LA MISERICORDIA ES LA EXPERIENCIA DE SENTIRSE AMADOS POR DIOS EN NUESTRA MISERIA: HOMILÍA DEL PAPA EN LA MISA EN LA BASÍLICA DE COLLEMAGGIO (28/08/2022)

En el marco de su visita pastoral al L’Aquila para participar en el Jubileo del “Perdón Celestiniano”, el Papa celebró este 28 de mayo la Santa Misa en el atrio de la Basílica de Collemaggio, en L’Aquila, reflexionando en su homilía sobre el don de la misericordia y la fuerza de la humildad. “No hay otra manera de cumplir la voluntad de Dios que asumiendo la fuerza de los humildes”, dijo el Papa Francisco antes de que, al término de la Misa, abriera la Puerta Santa del Jubileo del “Perdón Celestiniano” inspirado por el Papa Celestino V. Compartimos a continuación, el texto completo de su homilía, traducido del italiano:

Los santos son una explicación fascinante del Evangelio. Su vida es el punto de vista privilegiado desde el que podemos apreciar la buena noticia que Jesús vino a anunciar, es decir que Dios es nuestro Padre y cada uno de nosotros es amado por Él. Este es el corazón del Evangelio, y Jesús es la prueba de este Amor, su encarnación, su rostro.
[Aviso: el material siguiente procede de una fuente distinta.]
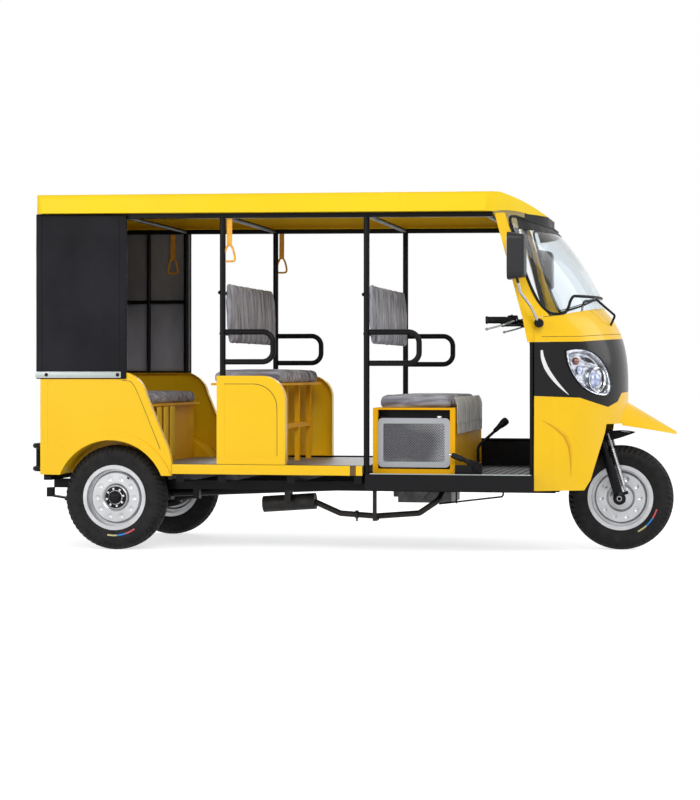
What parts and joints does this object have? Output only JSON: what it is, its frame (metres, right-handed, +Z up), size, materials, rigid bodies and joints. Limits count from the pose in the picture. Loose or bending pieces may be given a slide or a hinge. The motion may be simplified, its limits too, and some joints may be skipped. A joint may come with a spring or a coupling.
{
  "type": "auto rickshaw",
  "caption": "Passenger auto rickshaw with three rows of seats, a steered front wheel, a bubble windscreen, a hard roof and rear curtains.",
  "frame": {"origin": "on the ground, in the middle of the vehicle's length and width", "axes": "+X forward, +Y to the vehicle's left, +Z up"},
  "size_m": [3.322, 1.55, 1.8497],
  "materials": {
    "yellow_paint": "gloss",
    "black_frame": "satin",
    "black_plastic": "satin",
    "floor_plate": "chequered",
    "tyre_rubber": "matt",
    "silver_rim": "silver paint",
    "plush_fabric": "gathered plush",
    "curtain_vinyl": "coated cloth",
    "clear_glass": "clear",
    "lamp_lens": "clear",
    "red_lens": "gloss",
    "engine_alloy": "cast",
    "exhaust_steel": "heat-proof matt",
    "strap_webbing": "moulded"
  },
  "bodies": {
    "chassis": {"a_pillars": "yellow_paint", "armrests": "black_frame", "backrest_frames": "black_frame", "brake_rod": "black_frame", "cab_frame": "black_frame", "cab_skirts": "black_plastic", "canopy_frame": "black_frame", "chassis_frame": "black_frame", "dash_panel": "black_plastic", "driver_backrest": "plush_fabric", "driver_controls": "black_plastic", "driver_cushion": "plush_fabric", "driver_seat_box": "yellow_paint", "engine": "engine_alloy", "exhaust": "exhaust_steel", "floor_deck": "floor_plate", "front_apron": "yellow_paint", "front_cowl": "yellow_paint", "front_mudguard": "yellow_paint", "grab_straps": "strap_webbing", "headlamps": "lamp_lens", "lamp_mask": "black_plastic", "leaf_springs": "black_frame", "mid_panels": "yellow_paint", "middle_backrest": "plush_fabric", "middle_cushion": "plush_fabric", "middle_seat_base": "yellow_paint", "mirrors": "black_plastic", "radiator": "engine_alloy", "rear_axle": "black_frame", "rear_backrest": "plush_fabric", "rear_bumper": "black_frame", "rear_curtain": "curtain_vinyl", "rear_cushion": "plush_fabric", "rear_panel": "yellow_paint", "rear_quarter_left": "yellow_paint", "rear_quarter_right": "yellow_paint", "rear_seat_base": "yellow_paint", "roof_cap": "yellow_paint", "roof_panel": "yellow_paint", "side_board": "black_frame", "side_curtains": "curtain_vinyl", "side_sills": "yellow_paint", "steering_head": "black_frame", "tail_lamps": "red_lens", "windscreen": "clear_glass", "wiper": "black_frame"},
    "steering_fork": {"fork": "black_frame", "fork_struts": "silver_rim", "fork_guard": "black_frame", "handlebar": "black_frame"},
    "rear_right_wheel": {"tyre_rear_right": "tyre_rubber", "rim_rear_right": "silver_rim"},
    "rear_left_wheel": {"tyre_rear_left": "tyre_rubber", "rim_rear_left": "silver_rim"},
    "front_wheel": {"tyre_front": "tyre_rubber", "rim_front": "silver_rim"}
  },
  "joints": [
    {"name": "steering", "type": "hinge", "parent": "chassis", "child": "steering_fork", "pos_m": [1.33775, 0, 0.25831], "axis": [-0.2924, 0, 0.9563], "range_deg": [-35, 35]},
    {"name": "front_wheel_spin", "type": "hinge", "parent": "steering_fork", "child": "front_wheel", "pos_m": [1.376, 0, 0.27], "axis": [0, 1, 0], "continuous": true},
    {"name": "rear_right_wheel_spin", "type": "hinge", "parent": "chassis", "child": "rear_right_wheel", "pos_m": [-1.186, -0.505, 0.27], "axis": [0, 1, 0], "continuous": true},
    {"name": "rear_left_wheel_spin", "type": "hinge", "parent": "chassis", "child": "rear_left_wheel", "pos_m": [-1.186, 0.505, 0.27], "axis": [0, 1, 0], "continuous": true}
  ]
}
Hoy celebramos la Eucaristía en un día especial para esta ciudad y para esta Iglesia: el Perdón Celestino. Aquí se custodian las reliquias del santo Papa Celestino V. Este hombre parece darse cuenta plenamente de lo que hemos escuchado en la primera lectura: «Cuanto más grande seas, tanto más hazte humilde, y encontrarás gracia ante el Señor» (Sir 3,18). Recordamos erróneamente la figura de Celestino V como “el que hizo la gran negativa”, según la expresión de Dante en la Divina Comedia; pero Celestino V no fue el hombre del “no”, fue el hombre del “sí”.

De hecho, no hay otra manera de realizar la voluntad de Dios que asumiendo la fuerza de los humildes, no hay otra. Precisamente porque son así, los humildes parecen a los ojos de los hombres débiles y perdedores, pero en realidad son los verdaderos vencedores, porque son los únicos que confían plenamente en el Señor y conocen su voluntad. Es en efecto «a los mansos a quienes Dios revela sus secretos. [...] Por los humildes es glorificado» (Sir 3, 19-20). En el espíritu del mundo, que es dominado por el orgullo, la Palabra de Dios de hoy nos invita a hacernos humildes y mansos. La humildad no consiste en la desvalorización de sí mismo, sino en ese sano realismo que nos hace reconocer nuestras potencialidades y también nuestras miserias. A partir precisamente de nuestras miserias, la humildad nos hace apartar la mirada de nosotros mismos para dirigirla a Dios, Aquel que todo lo puede y que nos obtiene también lo que solos no logramos tener. «Todo es posible para el que cree» (Mc 9, 23).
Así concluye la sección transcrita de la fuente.